> WRITTEN REQUEST: Reproduce each line exactly, including spacing and punctuation.

> RECORDED DATA:
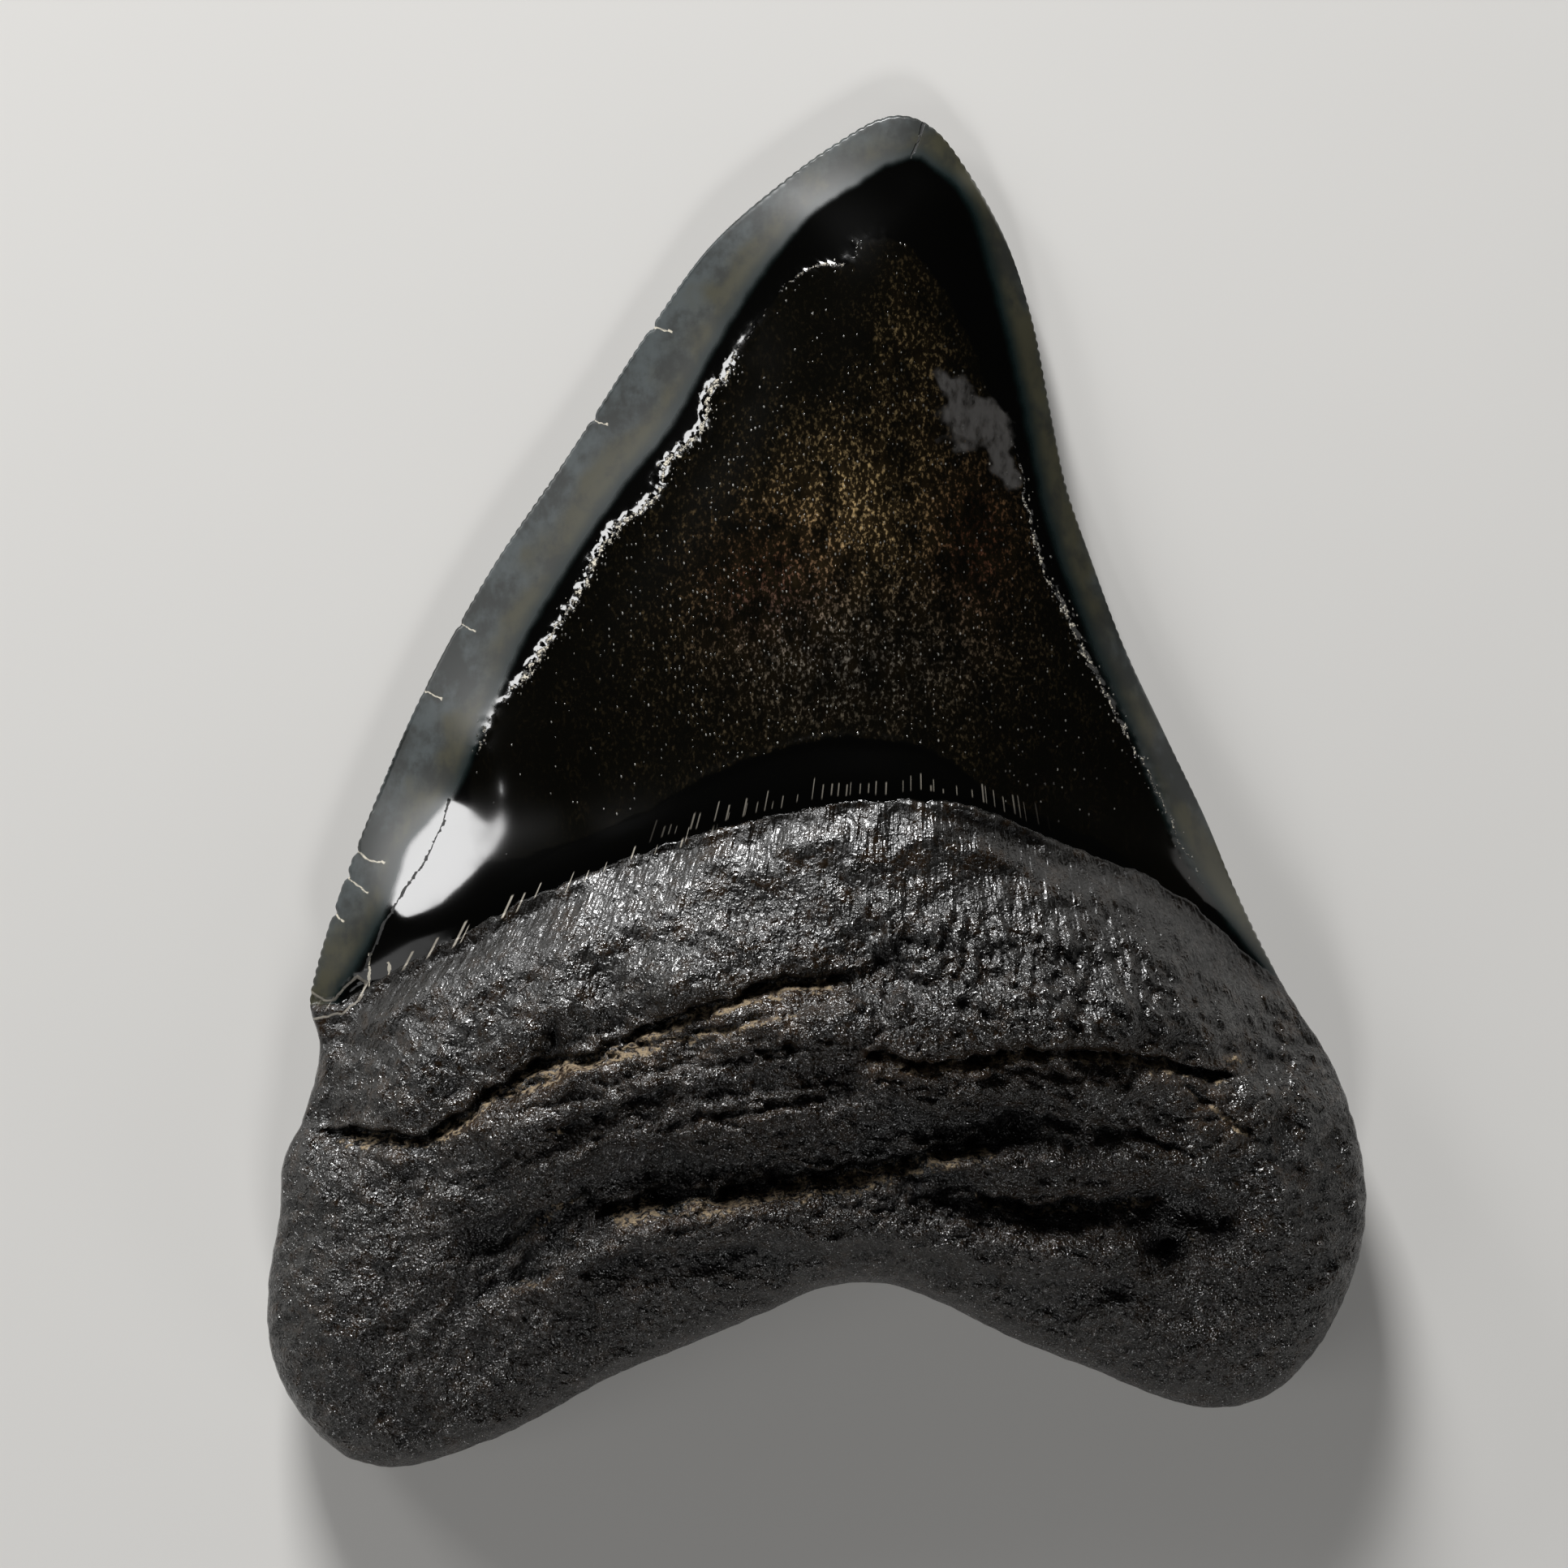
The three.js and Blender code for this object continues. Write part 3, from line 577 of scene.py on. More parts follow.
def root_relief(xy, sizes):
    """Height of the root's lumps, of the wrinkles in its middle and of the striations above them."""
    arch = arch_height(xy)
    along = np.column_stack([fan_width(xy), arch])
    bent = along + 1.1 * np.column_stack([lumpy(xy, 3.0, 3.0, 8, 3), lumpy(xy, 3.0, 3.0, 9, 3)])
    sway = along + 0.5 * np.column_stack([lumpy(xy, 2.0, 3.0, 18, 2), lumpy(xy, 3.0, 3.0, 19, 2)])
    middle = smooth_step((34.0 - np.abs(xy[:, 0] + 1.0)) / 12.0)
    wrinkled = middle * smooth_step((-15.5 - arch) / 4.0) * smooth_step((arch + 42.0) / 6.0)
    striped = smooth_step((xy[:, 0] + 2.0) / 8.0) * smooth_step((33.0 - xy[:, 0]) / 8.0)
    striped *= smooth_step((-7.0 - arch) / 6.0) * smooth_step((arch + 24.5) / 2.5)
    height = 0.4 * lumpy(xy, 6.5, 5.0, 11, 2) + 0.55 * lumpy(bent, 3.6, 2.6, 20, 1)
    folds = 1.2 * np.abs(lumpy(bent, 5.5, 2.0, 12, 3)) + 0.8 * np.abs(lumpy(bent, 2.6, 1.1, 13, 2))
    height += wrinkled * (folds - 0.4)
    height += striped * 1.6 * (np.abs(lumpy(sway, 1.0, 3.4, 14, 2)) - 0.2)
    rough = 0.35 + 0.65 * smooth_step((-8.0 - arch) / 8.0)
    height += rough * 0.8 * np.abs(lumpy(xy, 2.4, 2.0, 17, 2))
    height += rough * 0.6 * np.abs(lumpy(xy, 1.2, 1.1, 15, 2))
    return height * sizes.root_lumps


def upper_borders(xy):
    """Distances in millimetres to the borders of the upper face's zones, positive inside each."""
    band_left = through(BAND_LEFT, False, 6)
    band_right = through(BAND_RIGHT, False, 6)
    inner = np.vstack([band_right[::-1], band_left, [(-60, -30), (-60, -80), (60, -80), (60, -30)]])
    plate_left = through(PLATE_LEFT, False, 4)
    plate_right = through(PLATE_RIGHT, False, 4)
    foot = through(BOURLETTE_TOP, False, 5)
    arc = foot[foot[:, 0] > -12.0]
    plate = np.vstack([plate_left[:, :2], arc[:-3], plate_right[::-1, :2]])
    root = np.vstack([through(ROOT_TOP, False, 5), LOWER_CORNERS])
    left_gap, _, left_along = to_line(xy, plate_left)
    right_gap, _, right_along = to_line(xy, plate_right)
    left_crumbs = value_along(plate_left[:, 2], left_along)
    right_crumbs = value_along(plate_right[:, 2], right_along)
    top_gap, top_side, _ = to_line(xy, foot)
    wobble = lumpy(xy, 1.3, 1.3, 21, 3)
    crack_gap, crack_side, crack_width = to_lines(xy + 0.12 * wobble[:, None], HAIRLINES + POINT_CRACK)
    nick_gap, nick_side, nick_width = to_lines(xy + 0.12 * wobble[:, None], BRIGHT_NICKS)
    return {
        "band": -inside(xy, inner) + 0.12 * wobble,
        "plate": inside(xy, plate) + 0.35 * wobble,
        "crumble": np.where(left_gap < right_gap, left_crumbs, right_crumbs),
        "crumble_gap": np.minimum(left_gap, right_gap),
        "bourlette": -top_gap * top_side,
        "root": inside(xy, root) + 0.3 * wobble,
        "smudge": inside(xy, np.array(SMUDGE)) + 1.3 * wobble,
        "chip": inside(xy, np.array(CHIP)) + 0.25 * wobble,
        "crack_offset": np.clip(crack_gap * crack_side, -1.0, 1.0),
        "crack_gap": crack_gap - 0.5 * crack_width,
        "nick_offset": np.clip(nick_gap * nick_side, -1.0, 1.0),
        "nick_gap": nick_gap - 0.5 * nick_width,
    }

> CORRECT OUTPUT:
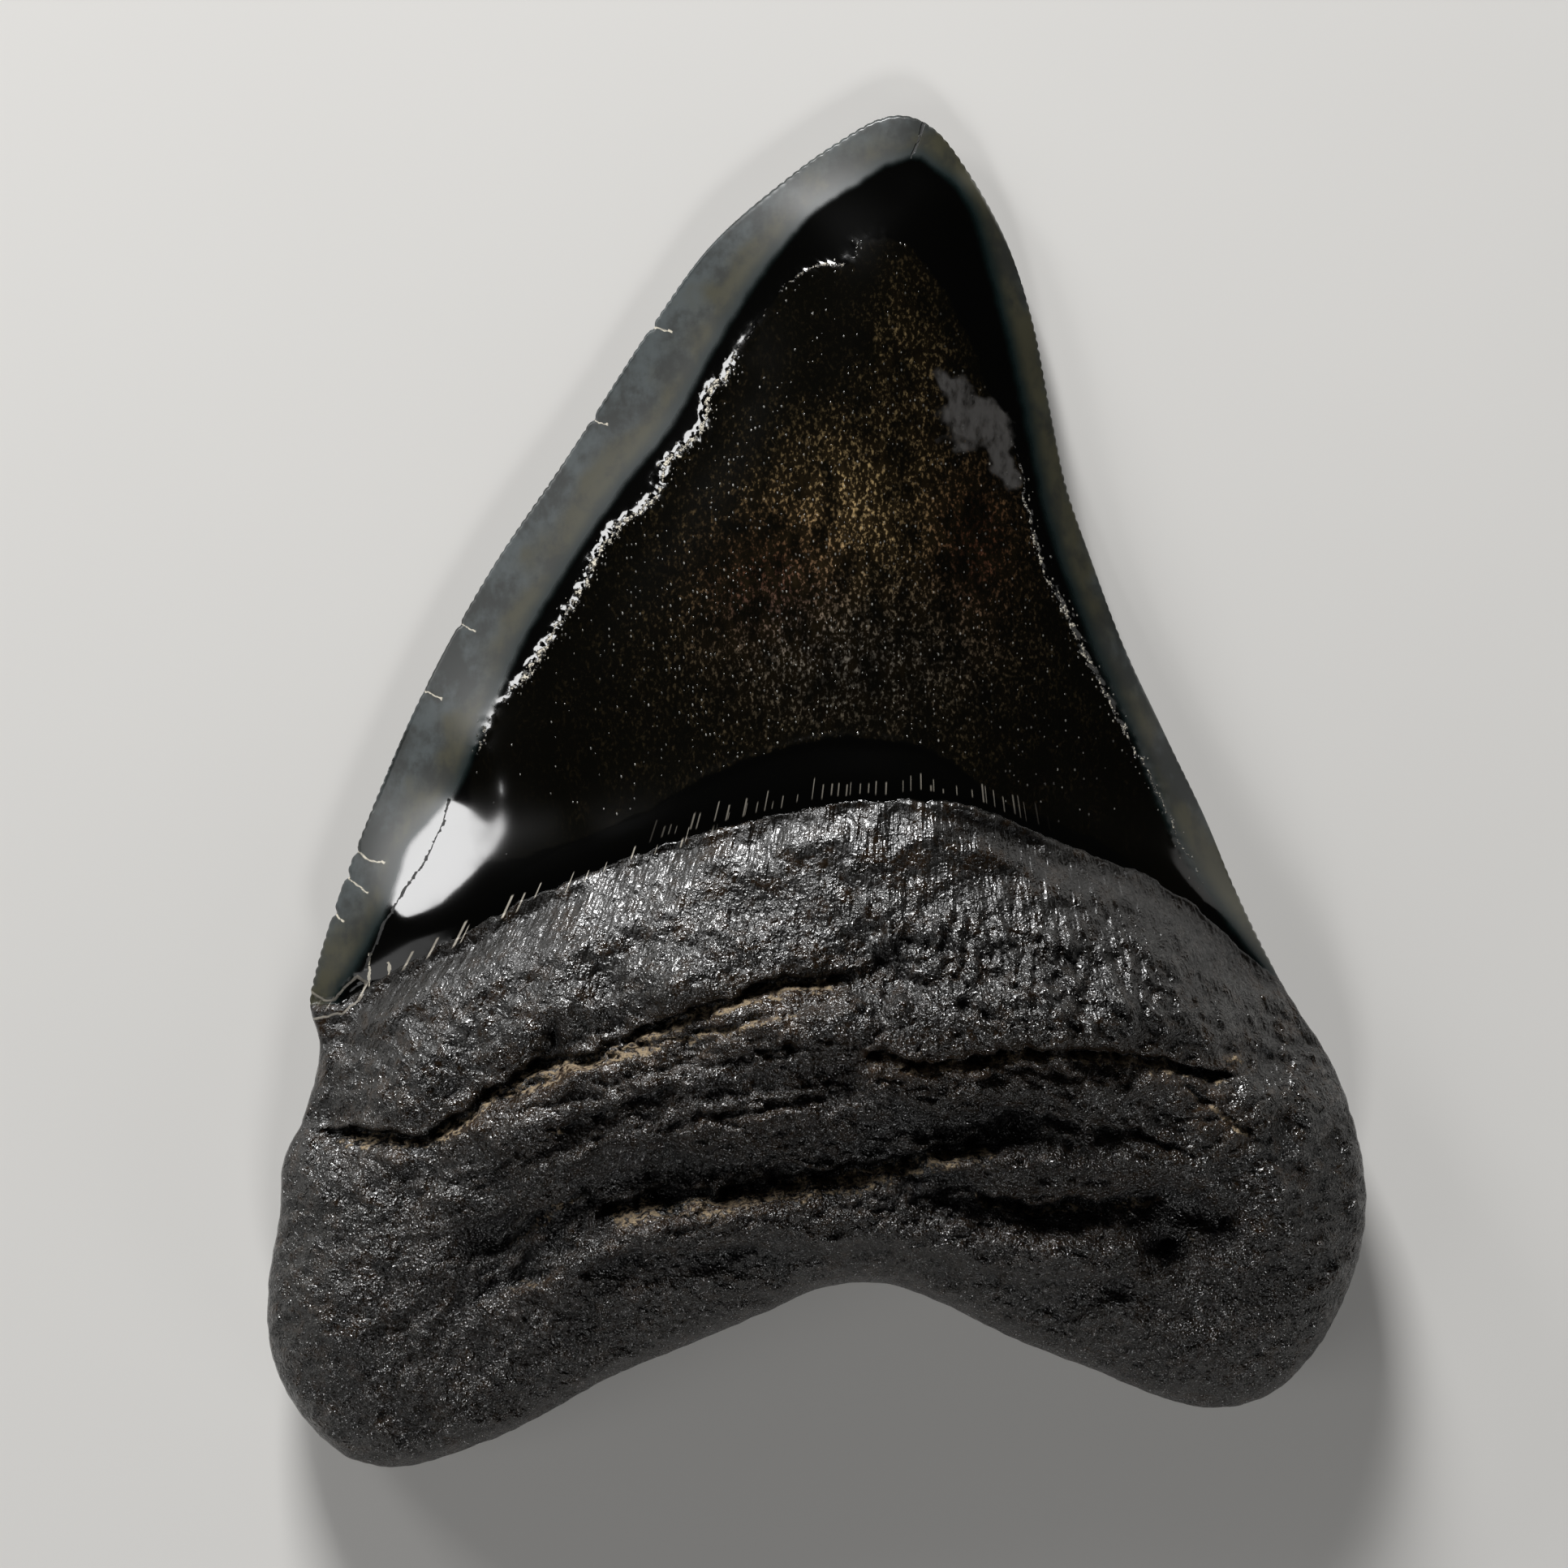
The three.js and Blender code for this object continues. Write part 3, from line 577 of scene.py on. More parts follow.
def root_relief(xy, sizes):
    """Height of the root's lumps, of the wrinkles in its middle and of the striations above them."""
    arch = arch_height(xy)
    along = np.column_stack([fan_width(xy), arch])
    bent = along + 1.1 * np.column_stack([lumpy(xy, 3.0, 3.0, 8, 3), lumpy(xy, 3.0, 3.0, 9, 3)])
    sway = along + 0.5 * np.column_stack([lumpy(xy, 2.0, 3.0, 18, 2), lumpy(xy, 3.0, 3.0, 19, 2)])
    middle = smooth_step((34.0 - np.abs(xy[:, 0] + 1.0)) / 12.0)
    wrinkled = middle * smooth_step((-15.5 - arch) / 4.0) * smooth_step((arch + 42.0) / 6.0)
    striped = smooth_step((xy[:, 0] + 2.0) / 8.0) * smooth_step((33.0 - xy[:, 0]) / 8.0)
    striped *= smooth_step((-7.0 - arch) / 6.0) * smooth_step((arch + 24.5) / 2.5)
    height = 0.4 * lumpy(xy, 6.5, 5.0, 11, 2) + 0.55 * lumpy(bent, 3.6, 2.6, 20, 1)
    folds = 1.2 * np.abs(lumpy(bent, 5.5, 2.0, 12, 3)) + 0.8 * np.abs(lumpy(bent, 2.6, 1.1, 13, 2))
    height += wrinkled * (folds - 0.4)
    height += striped * 1.6 * (np.abs(lumpy(sway, 1.0, 3.4, 14, 2)) - 0.2)
    rough = 0.35 + 0.65 * smooth_step((-8.0 - arch) / 8.0)
    height += rough * 0.8 * np.abs(lumpy(xy, 2.4, 2.0, 17, 2))
    height += rough * 0.6 * np.abs(lumpy(xy, 1.2, 1.1, 15, 2))
    return height * sizes.root_lumps


def upper_borders(xy):
    """Distances in millimetres to the borders of the upper face's zones, positive inside each."""
    band_left = through(BAND_LEFT, False, 6)
    band_right = through(BAND_RIGHT, False, 6)
    inner = np.vstack([band_right[::-1], band_left, [(-60, -30), (-60, -80), (60, -80), (60, -30)]])
    plate_left = through(PLATE_LEFT, False, 4)
    plate_right = through(PLATE_RIGHT, False, 4)
    foot = through(BOURLETTE_TOP, False, 5)
    arc = foot[foot[:, 0] > -12.0]
    plate = np.vstack([plate_left[:, :2], arc[:-3], plate_right[::-1, :2]])
    root = np.vstack([through(ROOT_TOP, False, 5), LOWER_CORNERS])
    left_gap, _, left_along = to_line(xy, plate_left)
    right_gap, _, right_along = to_line(xy, plate_right)
    left_crumbs = value_along(plate_left[:, 2], left_along)
    right_crumbs = value_along(plate_right[:, 2], right_along)
    top_gap, top_side, _ = to_line(xy, foot)
    wobble = lumpy(xy, 1.3, 1.3, 21, 3)
    crack_gap, crack_side, crack_width = to_lines(xy + 0.12 * wobble[:, None], HAIRLINES + POINT_CRACK)
    nick_gap, nick_side, nick_width = to_lines(xy + 0.12 * wobble[:, None], BRIGHT_NICKS)
    return {
        "band": -inside(xy, inner) + 0.12 * wobble,
        "plate": inside(xy, plate) + 0.35 * wobble,
        "crumble": np.where(left_gap < right_gap, left_crumbs, right_crumbs),
        "crumble_gap": np.minimum(left_gap, right_gap),
        "bourlette": -top_gap * top_side,
        "root": inside(xy, root) + 0.3 * wobble,
        "smudge": inside(xy, np.array(SMUDGE)) + 1.3 * wobble,
        "chip": inside(xy, np.array(CHIP)) + 0.25 * wobble,
        "crack_offset": np.clip(crack_gap * crack_side, -1.0, 1.0),
        "crack_gap": crack_gap - 0.5 * crack_width,
        "nick_offset": np.clip(nick_gap * nick_side, -1.0, 1.0),
        "nick_gap": nick_gap - 0.5 * nick_width,
    }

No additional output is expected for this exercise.